View Full Version : DHL B737 Rochester, NY

5th Jun 2020, 21:24
Need a bit more detail on this one:

"...it rolled off the runway as it was preparing to take off."


Banana Joe
5th Jun 2020, 21:30
I would not be surprised if the engines were not stabilised before pressing TOGA. I've seen some huge stagger and very different spool up times on the Classic in the last two years.

6th Jun 2020, 00:05
On the tower tape one of the pilots seems to say something like 'when we put full power on it, it veered to the left, we tried to stop it but we couldn't.'

Later Connie 822 asks if they want the engines shut down when the fire crew approaches. :confused:

The tower asks what happened at about 13:23 into this LiveATC.net clip:


As always, the time scale on these .mp3 clips sometimes seems to be different on other browsers and devices.

6th Jun 2020, 10:24
A similar kind of incident. Not saying this is what happened here though.


6th Jun 2020, 11:16
A very instructive sim exercise I remember involved low speed engine failure. Particularly with a slippery runway the lack of rudder effectiveness could make it tricky. But my company had at least one example of someone experienced pressing TOGA while still turning to line up and ending up on the grass. Some of our 737s also had a noticeable lag on one engine in the early spool up. It is a bit like ground looping a taildragger. You can't imagine it happening but once you get beyond a certain point you are just along for the ride. This one has either sunk in a long way or done some serious damage to the gear.

6th Jun 2020, 12:03
My guess is Banana Joe is right. I've seen it done more than once, thankfully without the dramatic exit. Apply a chunk of power gradually, then when it's plain both engines are spooling up, select TOGA.

6th Jun 2020, 12:31
The link below covers some of the safety issues re setting takeoff thrust.

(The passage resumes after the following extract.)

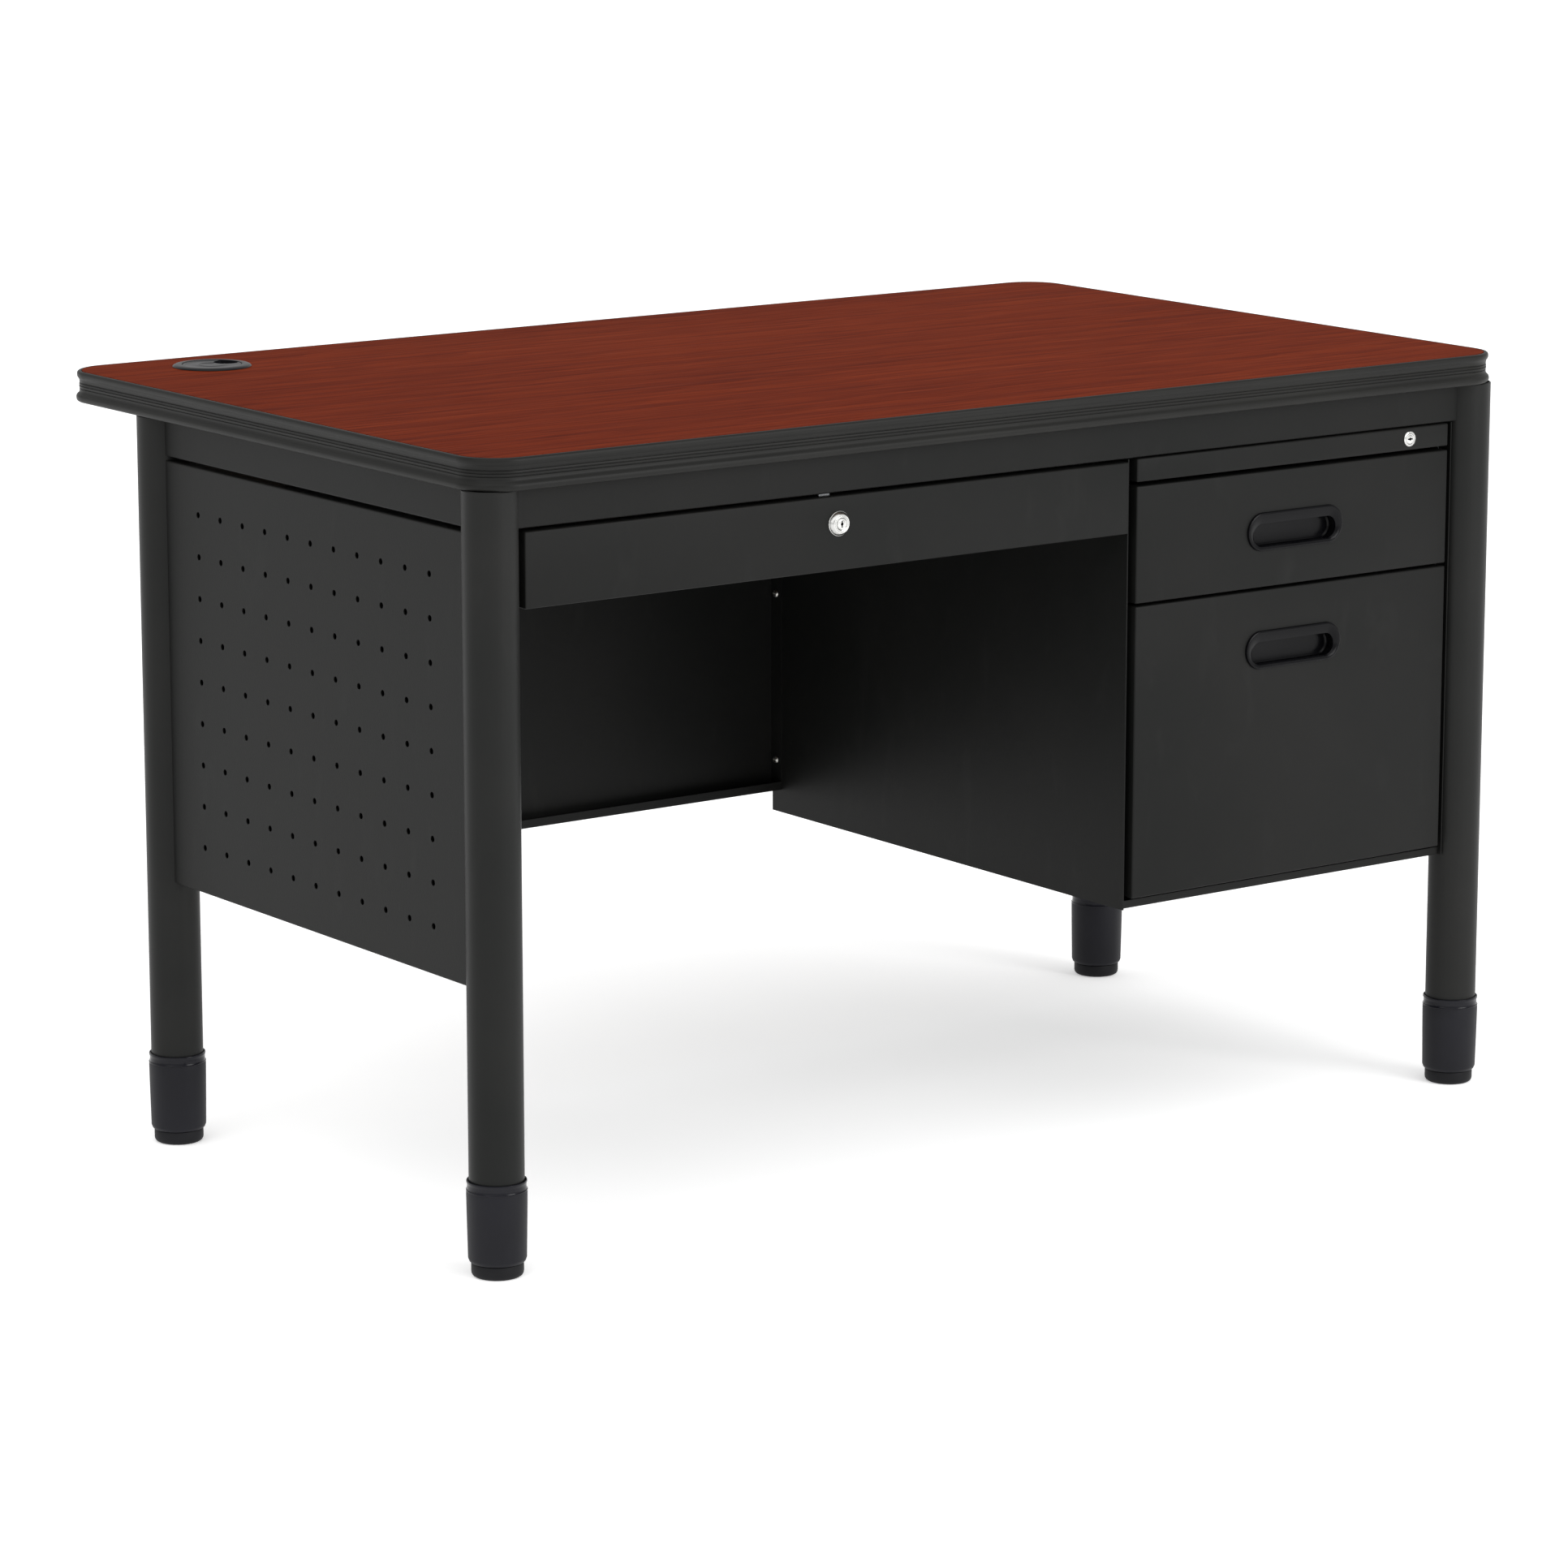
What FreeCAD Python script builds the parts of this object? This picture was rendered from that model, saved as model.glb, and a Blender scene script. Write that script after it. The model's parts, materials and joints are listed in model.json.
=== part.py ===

Although not Boeing specific, much of aviation knowledge is generic, to be interpreted, remembered, and recalled. Yet many reoccurring incidents suggest that this is not happening; why, why don't we learn.
Waiting for the SOP, no time for reading, lazy, someone else will remind you, complacent, no safety app, …

…https://www.airbus.com/content/dam/corporate-topics/publications/safety-first/Airbus-Safety-first-magazine-27.pdf Page 8

An SOP for learning ?

6th Jun 2020, 14:51
It's as simple as that: 'Below Vmcg ther's no way to maintain directional control. Only reducing thrust on the symmetric engine, or simpler "STOP TAKE OFF"!

6th Jun 2020, 16:25
I’ve been yelled at (more then once ) for using asymmetric power when turning onto the runway especially in combination of already being cleared for (immediate) take off.
Uneven spool up after TOGA.
Rochester NY is a right turn to line up on RWY22 if they came from the cargo apron.


8th Jun 2020, 02:33
Excellent video from the ROC Firefighters Association with ATC and ARFF audio and pictures of the aircraft in the weeds. :ok:

Kalitta Charters II, radio callsign 'Dragster 822'. Connie Kalitta raced NHRA Top Fuel dragsters for over four decades and lost his son Scott to the sport in 2008.


8th Jun 2020, 09:05
If you'll forgive an ignorant question from an amateur: as Airbubba mentions up there, the pilots apparently didn't shut down engines until several minutes after they stopped in the mud (in the video they talk about that at about 4 minutes in, and the video starts only after the incident has happened and someone's run out to the fence with camera). Why would that be? I'd have thought that after the "oh sh*t" moment, since they weren't about to go anywhere under engine power, they'd have shut down right away, leaving only the APU running (or starting it) if they needed it, which they also talk about on the radio. Or might they have been sitting there thinking "maybe we can power back onto the concrete"?

8th Jun 2020, 15:31
It's as simple as that: 'Below Vmcg ther's no way to maintain directional control. Only reducing thrust on the symmetric engine, or simpler "STOP TAKE OFF"!

Yea and if the problem is that the engine on the other side is stuck at high power, lots of luck unless you chop the fuel quick enough. (very rare event)

9th Jun 2020, 01:33
The picture of the nosegear in Airbubba’s linked video shows it at full right deflection, although it was plowing up dirt instead of influencing the trajectory much. I seem to recall the classic 737s defining feature was throttle stagger and different spool up times-but my airline used to replace one brand new engine with a high time one on aircraft as they were delivered.